Open Swizzler121 opened 2 years ago

Swizzler121 commented 2 years ago

Issue Description

When formatting from a date as an integer, it does not always translate correctly.

example code:

#!/usr/bin/env python3

import arrow

d = '3'
d2 = '198911'
wkday = arrow.get(d, 'd')
wkday2 = arrow.get(d2, 'YYYYMD')
print(f'sample 1 Fetched date short, (date should be a Wednesday): {wkday}')
print(f'sample 2 Fetched date long (date should be a Sunday): {wkday2}')
wkday = wkday.format('dddd')
wkday2 = wkday2.format('d')
print(f'sample 1 Formatted long (should be the word Wednesday): {wkday}')
print(f'sample 2 Formatted short (should be 7 for Sunday): {wkday2}')
wkday2 = wkday2.format('dddd')
print(f'sample 2 Formatted long (should be the word Sunday): {wkday2}')

example output:

sample 1 Fetched date short, (date should be a Wednesday): 0001-01-01T00:00:00+00:00
sample 2 Fetched date long (date should be a Sunday): 1989-01-01T00:00:00+00:00
sample 1 Formatted long (should be the word Wednesday): Monday
sample 2 Formatted short (should be 7 for Sunday): 7
sample 2 Formatted long (should be the word Sunday): 7

Sample 1: Single digit input As you can see, when using arrow.get to fetch day of the week as an integer, no matter what number you give it, it instead grabs the date of 0001-01-01 which is a Sunday, but then more confusingly, it formats 0001-01-01 as a Monday, so I assume it's just seeing 1, even though it was originally fed a 3.
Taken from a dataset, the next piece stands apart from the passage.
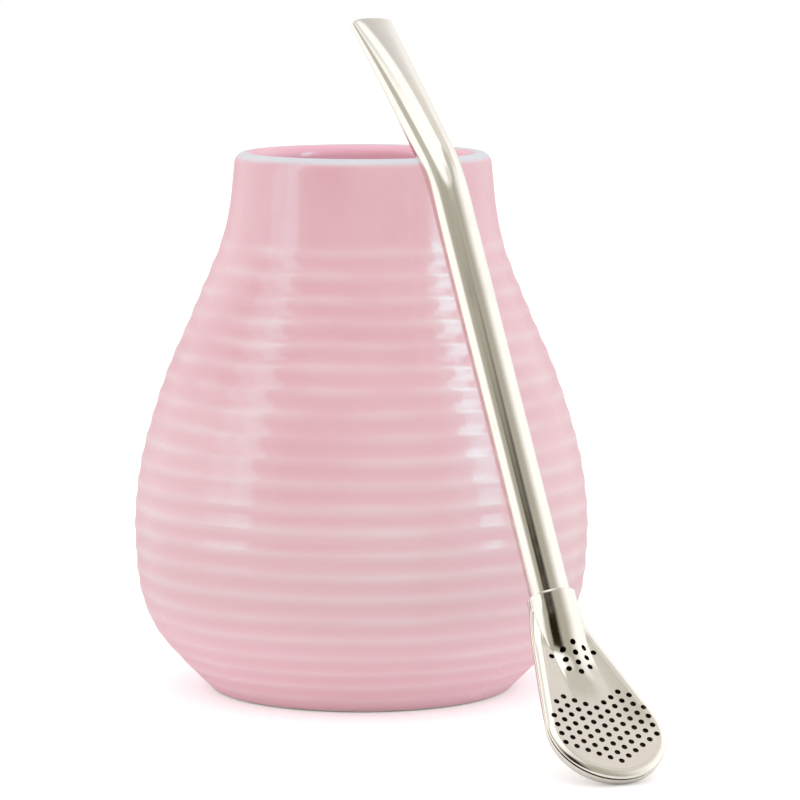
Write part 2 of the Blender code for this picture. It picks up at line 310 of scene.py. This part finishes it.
cup = {
    "outerLine": [(27.5, 113.05), (28.6, 103.0), (30.65, 95.0), (36.8, 80.0),
                  (41.95, 68.0), (46.6, 53.0), (48.45, 42.0), (48.75, 33.0),
                  (47.7, 22.0), (44.4, 13.5), (38.3, 6.2), (33.6, 1.6)],
    "innerLine": [(20.0, 6.4), (33.0, 9.6), (40.9, 20.0), (43.6, 38.0), (39.5, 58.0),
                  (31.4, 80.0), (25.6, 94.0), (23.4, 103.0), (22.6, 113.05)],
    "floorHeight": 6.0,
    "footEdge": [(32.5, 0.45), (31.4, 0.0)],
    # the ring it stands on, and the hollow inside it
    "footRing": [(27.6, 0.0), (26.6, 0.9), (24.0, 1.3)],
    "ridgeCount": 22,
    "firstRidge": 17.1,           # along the wall from the lip
    "ridgePitch": 5.06,
    "pitchLoss": 0.0128,          # they close up a little towards the foot
    "fluteDepth": 0.22,
    "fluteShape": 1.2,            # above 1 the flutes are narrower and the ridges' tops broader
    "fluteFade": 0.55,            # the flutes near the foot are shallower by this share
    "fadeFrom": 88.0,             # along the wall from the lip, as below
    "fadeTo": 108.0,
    "ridgeWander": 0.35,          # how far a ridge strays up and down the wall
    "wanderGrain": (2, 0.13),     # how fast that changes round the wall and along it
    "ridgeBand": 1.1,             # half the width over which the glaze thins on a ridge
    "thinning": (0.42, 0.66),     # and how much, on the upper and the lower ridges
    "thinningFrom": 55.0,
    "thinningTo": 80.0,
    "thinningSpread": 0.5,        # how unevenly it thins
    "thinningGrain": (3, 7.3),    # and how fast that changes round a ridge and from one to the next
    "wallStep": 0.4,
    "turnSteps": 180,
    "lipSteps": 12,
    "innerSteps": 60,
    "weld": 0.00001,              # metres within which points become one
    "neckLean": 0.4,              # the neck was thrown a little off to the right
    "leanFrom": 86.0,             # heights
    "leanTo": 106.0,
}


def noiseRound(around, height, grain):
    return noise.noise(Vector((around.x * grain[0], around.y * grain[0], height * grain[1])))


def fluteDepthAt(along, place):
    # how deep the surface lies below the ridges' tops, and how thin the glaze is there
    around = Vector((place.x, place.y, 0)).normalized()
    wander = cup["ridgeWander"] * noiseRound(around, along, cup["wanderGrain"])
    pitch, loss = cup["ridgePitch"], cup["pitchLoss"]
    fromFirst = along + wander - cup["firstRidge"]
    turns = (pitch - math.sqrt(max(0.0, pitch ** 2 - 4 * loss * fromFirst))) / (2 * loss)
    nearest = min(max(round(turns), 0), cup["ridgeCount"] - 1)
    away = abs(turns - nearest) * (pitch - 2 * loss * nearest)
    upper, lower = cup["thinning"]
    strength = upper + (lower - upper) * smoothStep(along, cup["thinningFrom"], cup["thinningTo"])
    strength += cup["thinningSpread"] * noiseRound(around, nearest, cup["thinningGrain"])
    crest = strength * math.exp(-(away / cup["ridgeBand"]) ** 2)
    if turns < 0 or turns > cup["ridgeCount"] - 1:
        return 0.0, crest
    faded = cup["fluteFade"] * smoothStep(along, cup["fadeFrom"], cup["fadeTo"])
    depth = cup["fluteDepth"] * (1 - faded)
    return depth * math.sin(math.pi * (turns - math.floor(turns))) ** cup["fluteShape"], crest


def makeCup(material):
    outer = smoothLine(cup["outerLine"])
    inner = smoothLine(cup["innerLine"])
    outerLength = lineLength(outer)
    innerPoints = pointsAlong(inner, evenSteps(lineLength(inner), cup["innerSteps"]))
    outerSteps = evenSteps(outerLength, round(outerLength / cup["wallStep"]))
    outerPoints = pointsAlong(outer, outerSteps)
    centre = (outer[0] + inner[-1]) / 2
    radius = (outer[0] - inner[-1]).length / 2
    lip = []
    for step in range(1, cup["lipSteps"]):
        turn = math.pi * (1 - step / cup["lipSteps"])
        lip.append(centre + radius * Vector((math.cos(turn), math.sin(turn))))
    foot = [Vector(point) for point in cup["footEdge"] + cup["footRing"]]
    insideFloor = Vector((0, cup["floorHeight"]))
    underFloor = Vector((0, cup["footRing"][-1][1]))
    profile = [insideFloor] + innerPoints + lip + outerPoints + foot + [underFloor]
    mesh = bmesh.new()
    alongLayer = mesh.verts.layers.float.new("along")
    crestLayer = mesh.verts.layers.float.new("crest")
    insideLayer = mesh.verts.layers.float.new("inside")
    verts = [mesh.verts.new((point.x * mm, 0, point.y * mm)) for point in profile]
    firstOuter = 1 + len(innerPoints) + len(lip)
    for index, vert in enumerate(verts):
        step = index - firstOuter
        vert[alongLayer] = outerSteps[step] if 0 <= step < len(outerSteps) else -1.0
        within = index < firstOuter
        vert[insideLayer] = smoothStep(firstOuter - index, 0, len(lip)) if within else 0.0
    edges = [mesh.edges.new(pair) for pair in zip(verts, verts[1:])]
    bmesh.ops.spin(mesh, geom=verts + edges, cent=(0, 0, 0), axis=(0, 0, 1), dvec=(0, 0, 0),
                   angle=2 * math.pi, steps=cup["turnSteps"], use_merge=True,
                   use_normal_flip=False, use_duplicate=False)
    bmesh.ops.remove_doubles(mesh, verts=mesh.verts, dist=cup["weld"])
    bmesh.ops.recalc_face_normals(mesh, faces=mesh.faces)
    mesh.normal_update()
    for vert in mesh.verts:
        along = vert[alongLayer]
        if along >= 0:
            depth, crest = fluteDepthAt(along, vert.co)
            vert[crestLayer] = crest
            vert.co -= vert.normal * depth * mm
        leaning = smoothStep(vert.co.z / mm, cup["leanFrom"], cup["leanTo"])
        vert.co.x += cup["neckLean"] * mm * leaning
    return addPiece("cupShell", mesh, [material], "cup")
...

Sample 2: Valid date input While you can convert a valid date to day of the week then again down to a number 1-7 Mon-Sun, you cannot then convert back from a number to a day of the week again.

System Info

Swizzler121 commented 2 years ago

Ran the example code on my windows system just to show it's not one particular environment:

sample 1 Fetched date short, (date should be a Wednesday): 0001-01-01T00:00:00+00:00
sample 2 Fetched date long (date should be a Sunday): 1989-01-01T00:00:00+00:00
sample 1 Formatted long (should be the word Wednesday): Monday
sample 2 Formatted short (should be 7 for Sunday): 7
sample 2 Formatted long (should be the word Sunday): 7

System Info

systemcatch commented 2 years ago

Hey @Swizzler121 when I try your second example I get the following result.

>>> dt=arrow.get('198911', 'YYYYMD')
>>> dt
<Arrow [1989-01-01T00:00:00+00:00]>
>>> dt.format("d")
'7'
>>> dt.format("dddd")
'Sunday'

I think wkday2 is being overridden at some point.

For the first example I can see the bug, @jadchaar I think we worked on this at one point?